Mash the accelerator from a standstill and you’ll be impressed by the results as the electric motor provides instantaneous torque for a rapid launch. You’ll quickly build up speed and continue accelerating as the engine then does the heavy lifting. All of this occurs in perfect harmony and you’ll soon find yourselves hitting triple digits if you don’t lift off the go pedal.
A Proper Supercar With A Lightweight Focus
The phenomenal performance is matched by a standout driving experience as the Artura can seemingly defy the laws of physics. Of course, this isn’t magic, but rather dedication to making the car as light as possible.
This starts from the ground up as the Artura rides on the all-new McLaren Carbon Lightweight Architecture, which is built at the company’s new Composites Technology Center in Sheffield. It consists of three main elements including an all-new carbon fiber monocoque that features a new structural core material as well as a new resin system.
This enables the carbon fiber structure to weigh a mere 181 lbs (82.1 kg) including the battery compartment. Speaking of the latter, the total weight of the hybrid components – including the battery and electric motor – is just 287 lbs (130.2 kg). That’s part of the reason why the Artura boasts a class-leading power-to-weight ratio of 481 hp (358 kW / 487 PS) per ton.
While we could talk about weight saving measures for much, much longer, the effort pays big dividends as the Artura handles beautifully. One of my biggest concerns coming into the car was that the plug-in hybrid system’s weight would dilute the driving experience. That’s not the case as handling is spot on and you never get the sensation that there’s a heavy battery pack on board, even when pushing hard on the track. That’s a remarkable achievement and one that shows it’s possible to have your cake and eat it too.
The story doesn’t end there as the Artura has a handling mode selector with Comfort, Sport, and Track settings. Each has separate adjustments for damper firmness and customers can also adjust the electronic stability control system as it has On, Dynamic, and Off settings.
If that wasn’t enough handling goodies, the Artura is the first McLaren to have an electronically controlled differential. It’s integrated into the eight-speed transmission and helps to optimize traction when accelerating out of corners.
Last but not least, there’s a Variable Drift Control system that enables drivers to select how much fun they want to have. The system offers 15 different settings, so drivers can progressively explore the car’s limits.
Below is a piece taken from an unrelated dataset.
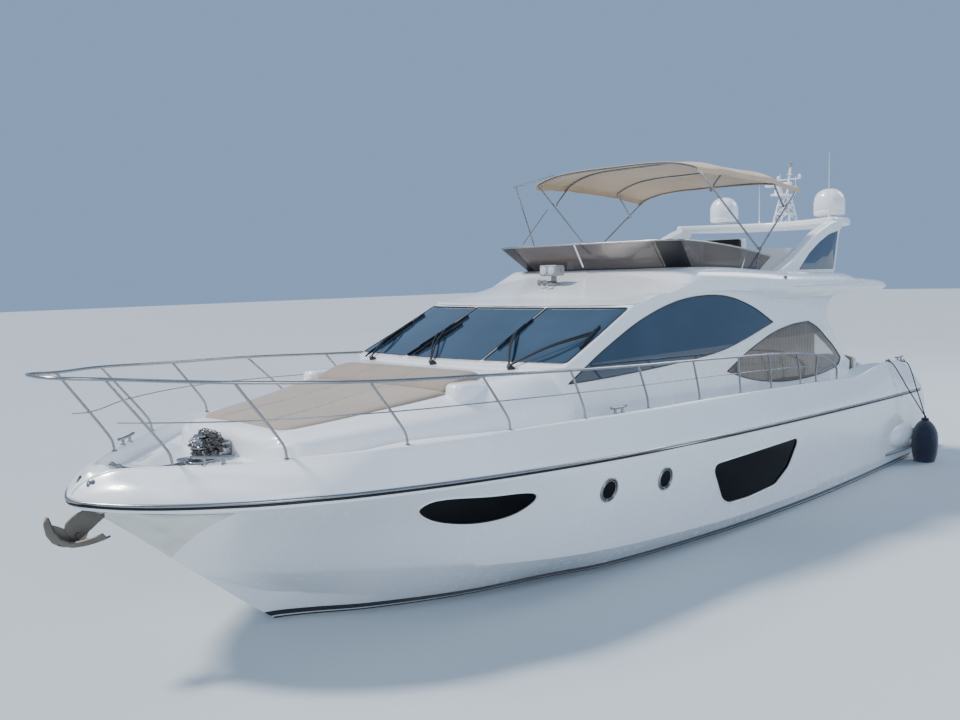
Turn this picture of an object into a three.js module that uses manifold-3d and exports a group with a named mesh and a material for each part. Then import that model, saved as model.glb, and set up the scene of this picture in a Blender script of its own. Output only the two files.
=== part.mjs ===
// A flybridge motor yacht of about 18 m, in millimetres.
// +X to the bow, +Y to port, +Z up. The origin is on the centreline at the waterline, near midships.
import * as THREE from "three";
import { mergeVertices } from "three/addons/utils/BufferGeometryUtils.js";
import Module from "manifold-3d";

const wasm = await Module();
wasm.setup();

// Driving dimensions
const GAP = 0.4; // between pieces that touch
const BOW_X = 8880; // foremost point of the rub rail
const STERN_X = -8400; // aftmost point of the hull
const FULL_X = 1500; // where the hull is widest
const HALF_BEAM = 2560;
const STERN_HALF = 2290;
const SHELL_WALL = 70; // saloon walls
const GLASS = 18; // cabin glass
const SALOON_FLOOR_Z = 1750;
const SALOON_TOP_Z = 3720;
const COCKPIT_FLOOR_Z = 1380;
const COCKPIT_AFT_X = -7150;
const FLY_FLOOR_Z = 3760;
const RAIL_R = 16; // stainless rails
const BOW_R = 14; // canopy hoops
const HOOP_PIVOT = [-2050, 1777, 4371]; // x, half width, z of the canopy's pivots
const PROP_R = 380;
const SHAFT_R = 32;

const WHITE = new THREE.MeshStandardMaterial({ color: 0xf2f3f4, roughness: 0.25 });
const GLASS_BLUE = new THREE.MeshStandardMaterial({ color: 0x22303c, roughness: 0.08 });
const GLASS_BLACK = new THREE.MeshStandardMaterial({ color: 0x0b0c0e, roughness: 0.1 });
const GLASS_SMOKE = new THREE.MeshStandardMaterial({ color: 0x4a4541, roughness: 0.1 });
const STEEL = new THREE.MeshStandardMaterial({ color: 0xc9ccd0, roughness: 0.2, metalness: 1 });
const BRONZE = new THREE.MeshStandardMaterial({ color: 0x9a7440, roughness: 0.35, metalness: 1 });
const BEIGE = new THREE.MeshStandardMaterial({ color: 0xcdb99b, roughness: 0.9 });
const TAUPE = new THREE.MeshStandardMaterial({ color: 0x9c8f83, roughness: 0.9 });
const NAVY = new THREE.MeshStandardMaterial({ color: 0x141a2b, roughness: 0.7 });
const GREY = new THREE.MeshStandardMaterial({ color: 0x6b6f73, roughness: 0.6 });
const TEAK = new THREE.MeshStandardMaterial({ color: 0xa47a4c, roughness: 0.7 });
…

While many plug-in hybrids have regenerative braking systems, the Artura doesn’t as the engine provides sufficient charging and the company wanted a ‘proper’ brake pedal feel. The latter is also why the car uses a mechanical setup instead of newer brake-by-wire technology. Engineers also installed a bespoke brake booster and an electrically driven vacuum pump to ensure pedal pressures remain consistent, regardless of whether the car is running on the internal combustion engine or the electric motor.
As for the brakes themselves, McLaren outfits the Artura with carbon ceramic discs that measure 15.4 inches (391 mm) front and 15 inches (381 mm) rear. They’re backed up by forged aluminum calipers, which have six pistons at the front and four out back.
The brakes provide plenty of stopping power and they had no problem quickly dissipating speed from 130+ mph (209 km/h) runs on the straight at Las Vegas Motor Speedway. Even more impressively, the brakes showed little sign of fading even after 30 laps.
While it’s no surprise the brakes performed well on the track, they also work good on the street. After an initial learning curve, they’re easy to modulate and there weren’t any hints of grabbiness or undue noise.
Steering is spot-on thanks to a hydraulically-assisted setup that provides plenty of feedback and feels perfectly weighted. The experience is further enhanced by an excellent steering wheel that feels perfectly sized.
That brings us to the ride, which is unsurprisingly firm as the car can hit speeds in excess of 200 mph (322 km/h). Part of this firmness can be chalked up to the new multi-link rear suspension, which has been designed to be “significantly stiffer” than anything McLaren has used before.
Despite that stiffness, the car is reasonably comfortable around town. On bad roads, you’ll feel every imperfection but nothing we experienced felt overly jarring or unpleasant. That being said, we encountered a rough stretch of road where things got a little bumpy and we slowed down to compensate.
On good roads, the ride is surprisingly smooth and comfortable enough for daily use. Of course, the aforementioned modes play a role in this and we’d probably stick to comfort or sport modes around town.
The Artura Is So Much More Than Just A Pricey Plug-In Hybrid
As McLaren’s first ‘mainstream’ plug-in hybrid, there’s a lot riding on the Artura. Thankfully, the company seems to have stuck the landing as the car offers phenomenal performance and a great driving experience.
It’s clear engineers sweated the smallest details and created a truly impressive powertrain, which is responsive and lightweight. The latter is one of McLaren’s core values and it’s nice to see the company hasn’t forgotten their roots in the quest for electrification.
When you’re dropping $237,500 on a car, you’re going to want it to feel special. The Artura certainly fits that bill as it has supercar looks and a relatively nice soundtrack to boot. That being said, some interior bits don’t seem up to the lofty price tag and some people will undoubtedly be turned off by the hybrid powertrain.
Our message to those customers is give the Artura a chance. It’s an undeniably impressive supercar and a sizable savings compared to the 720S. That being said, it’s a step up from the 570S both in terms of price and performance.